| Short problem |
Extract the lines between the ones holding "the circle's centre" and "in imported if", inclusive, exactly as written and nothing more.

____ Source material

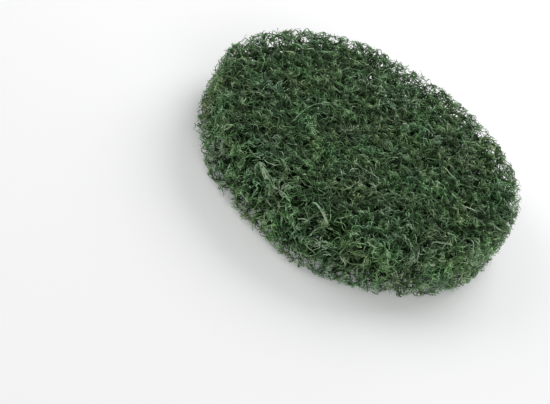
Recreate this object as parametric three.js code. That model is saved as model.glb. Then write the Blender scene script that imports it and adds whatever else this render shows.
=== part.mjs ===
// A round scouring pad: one thick, springy disc of crimped fibre web, cut from
// a sheet of that web with a round die. The web is the same all through and
// has no core, backing or handle, so the pad is one solid. Its outline is a
// circle that the cut and the give of the web left slightly uneven, and its
// rim rounds over into both faces.
//
// Sizes are in millimetres. The pad lies flat: +Z runs up through its
// thickness, and the origin is the middle of its lower face.

import * as THREE from "three";

const DIAMETER = 90; // across the pad, without the waves below
const THICKNESS = 17; // from face to face, with nothing pressing on it
const EDGE_RADIUS = 2.5; // where the rim rounds over into a face

// How far the outline strays from its circle. Each wave has a whole number of
// crests round the pad, rises this far, and has one crest at this angle from
// +X.
const OUTLINE_WAVES = [
  { crests: 3, rise: 0.7, firstCrest: 22 },
  { crests: 4, rise: 0.4, firstCrest: 7 },
  { crests: 5, rise: 0.25, firstCrest: 32 },
];

const OUTLINE_STEPS = 72; // straight edges round the outline
const EDGE_STEPS = 3; // facets across the rounded edge

const web = new THREE.MeshStandardMaterial({
  name: "fibre_web",
  color: 0x3f5539,
  roughness: 0.85,
  metalness: 0,
});

function outlineRadius(angle) {
  let radius = DIAMETER / 2;
  for (const { crests, rise, firstCrest } of OUTLINE_WAVES) {
    const crestAngle = THREE.MathUtils.degToRad(firstCrest);
    radius += rise * Math.cos(crests * (angle - crestAngle));
  }
  return radius;
}

function outline() {
  const points = [];
  for (let i = 0; i < OUTLINE_STEPS; i++) {
    const angle = (2 * Math.PI * i) / OUTLINE_STEPS;
    const radius = outlineRadius(angle);
    points.push(new THREE.Vector2(radius * Math.cos(angle), radius * Math.sin(angle)));
  }
  return points;
}

// The waves make the outline a little wider on one side of the circle's centre
// than on the other, so it is moved to stand in the middle of its own box.
function centred(points) {
  const middle = new THREE.Box2().setFromPoints(points).getCenter(new THREE.Vector2());
  return points.map((point) => point.clone().sub(middle));
}

function scouringPad() {
  const geometry = new THREE.ExtrudeGeometry(new THREE.Shape(centred(outline())), {
    depth: THICKNESS - 2 * EDGE_RADIUS,
    steps: 1,
    bevelEnabled: true,
    bevelThickness: EDGE_RADIUS,
    bevelSize: EDGE_RADIUS,
    bevelOffset: -EDGE_RADIUS,
    bevelSegments: EDGE_STEPS,
  });
  const mesh = new THREE.Mesh(geometry, web);
  mesh.name = "scouring_pad";
  mesh.position.z = EDGE_RADIUS;
  return mesh;
}

const pad = new THREE.Group();
pad.add(scouringPad());

export default pad;
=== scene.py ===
"""A round scouring pad of crimped fibre web, lying flat on a pale floor."""

import math

import bpy
import numpy as np
from mathutils import Matrix, Vector
from mathutils.kdtree import KDTree


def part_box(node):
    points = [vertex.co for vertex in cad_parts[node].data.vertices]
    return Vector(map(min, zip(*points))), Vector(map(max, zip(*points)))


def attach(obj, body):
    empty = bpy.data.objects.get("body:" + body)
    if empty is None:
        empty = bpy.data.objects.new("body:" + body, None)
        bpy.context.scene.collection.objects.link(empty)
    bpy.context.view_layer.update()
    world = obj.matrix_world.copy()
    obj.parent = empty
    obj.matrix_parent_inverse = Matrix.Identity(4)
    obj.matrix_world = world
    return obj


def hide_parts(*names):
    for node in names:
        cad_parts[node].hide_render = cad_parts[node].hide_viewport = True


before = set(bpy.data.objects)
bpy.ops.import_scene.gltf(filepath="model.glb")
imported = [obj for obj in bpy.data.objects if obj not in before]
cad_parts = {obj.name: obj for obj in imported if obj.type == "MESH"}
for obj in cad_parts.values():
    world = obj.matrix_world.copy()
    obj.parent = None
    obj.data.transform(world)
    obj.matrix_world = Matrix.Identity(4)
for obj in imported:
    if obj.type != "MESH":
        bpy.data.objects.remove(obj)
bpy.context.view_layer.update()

MM = 0.001
PAD = "scouring_pad"
SHADE = "strand_shade"
SEED = 5
TINY = 1e-9  # keeps a division by a length of 0 finite
ANGLE_STEPS = 720  # in a turn, to tell the corners of the pad's outline apart

# The sheet of web and its fibres. Lengths are in millimetres.
WEB_LENGTH = 5.0  # of fibre laid in each cubic millimetre of the sheet
SHEET_MARGIN = 6.0  # how far the sheet runs on past the die
STAPLE = 56.0  # the length that the fibres were cut to before they were laid
STEP = 0.6  # between the points of a strand
BEND = 0.2  # how sharply a crimped fibre bends, per millimetre
BEND_LENGTH = 2.0  # how far along a fibre a bend lasts
STEEP = 0.45  # how steeply fibres start up or down through the web
TURN_DEPTH = 0.6  # nearer the surface than this, a fibre turns back into the web
TURN_BACK = 2.2  # how sharply it turns at the surface, per millimetre
TURN_MOST = 1.5  # and the sharpest further out, as a share of that
TURNED = 0.3  # how steeply inwards it runs once it has turned
FACE_FUZZ = 0.15  # how far out of a face loops may stand

# Where fibres gather. Densities are in standard deviations from their mean.
CLUMP_SPACING = 4.0  # between such places, with thin places between them
CLUMP_SPREAD = 0.8  # how far that spacing varies, as a share of it
CLUMP_TURN = 0.4  # how sharply fibres turn towards them, per millimetre
CLUMP_GRID = 0.6  # the cell of the grid that holds this pull
THIN = -0.6  # where the web is less dense than this,
THIN_SHARE = 0.55  # only this share of its strands is left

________

| Full solution |
// The waves make the outline a little wider on one side of the circle's centre
// than on the other, so it is moved to stand in the middle of its own box.
function centred(points) {
  const middle = new THREE.Box2().setFromPoints(points).getCenter(new THREE.Vector2());
  return points.map((point) => point.clone().sub(middle));
}

function scouringPad() {
  const geometry = new THREE.ExtrudeGeometry(new THREE.Shape(centred(outline())), {
    depth: THICKNESS - 2 * EDGE_RADIUS,
    steps: 1,
    bevelEnabled: true,
    bevelThickness: EDGE_RADIUS,
    bevelSize: EDGE_RADIUS,
    bevelOffset: -EDGE_RADIUS,
    bevelSegments: EDGE_STEPS,
  });
  const mesh = new THREE.Mesh(geometry, web);
  mesh.name = "scouring_pad";
  mesh.position.z = EDGE_RADIUS;
  return mesh;
}

const pad = new THREE.Group();
pad.add(scouringPad());

export default pad;
=== scene.py ===
"""A round scouring pad of crimped fibre web, lying flat on a pale floor."""

import math

import bpy
import numpy as np
from mathutils import Matrix, Vector
from mathutils.kdtree import KDTree


def part_box(node):
    points = [vertex.co for vertex in cad_parts[node].data.vertices]
    return Vector(map(min, zip(*points))), Vector(map(max, zip(*points)))


def attach(obj, body):
    empty = bpy.data.objects.get("body:" + body)
    if empty is None:
        empty = bpy.data.objects.new("body:" + body, None)
        bpy.context.scene.collection.objects.link(empty)
    bpy.context.view_layer.update()
    world = obj.matrix_world.copy()
    obj.parent = empty
    obj.matrix_parent_inverse = Matrix.Identity(4)
    obj.matrix_world = world
    return obj


def hide_parts(*names):
    for node in names:
        cad_parts[node].hide_render = cad_parts[node].hide_viewport = True


before = set(bpy.data.objects)
bpy.ops.import_scene.gltf(filepath="model.glb")
imported = [obj for obj in bpy.data.objects if obj not in before]
cad_parts = {obj.name: obj for obj in imported if obj.type == "MESH"}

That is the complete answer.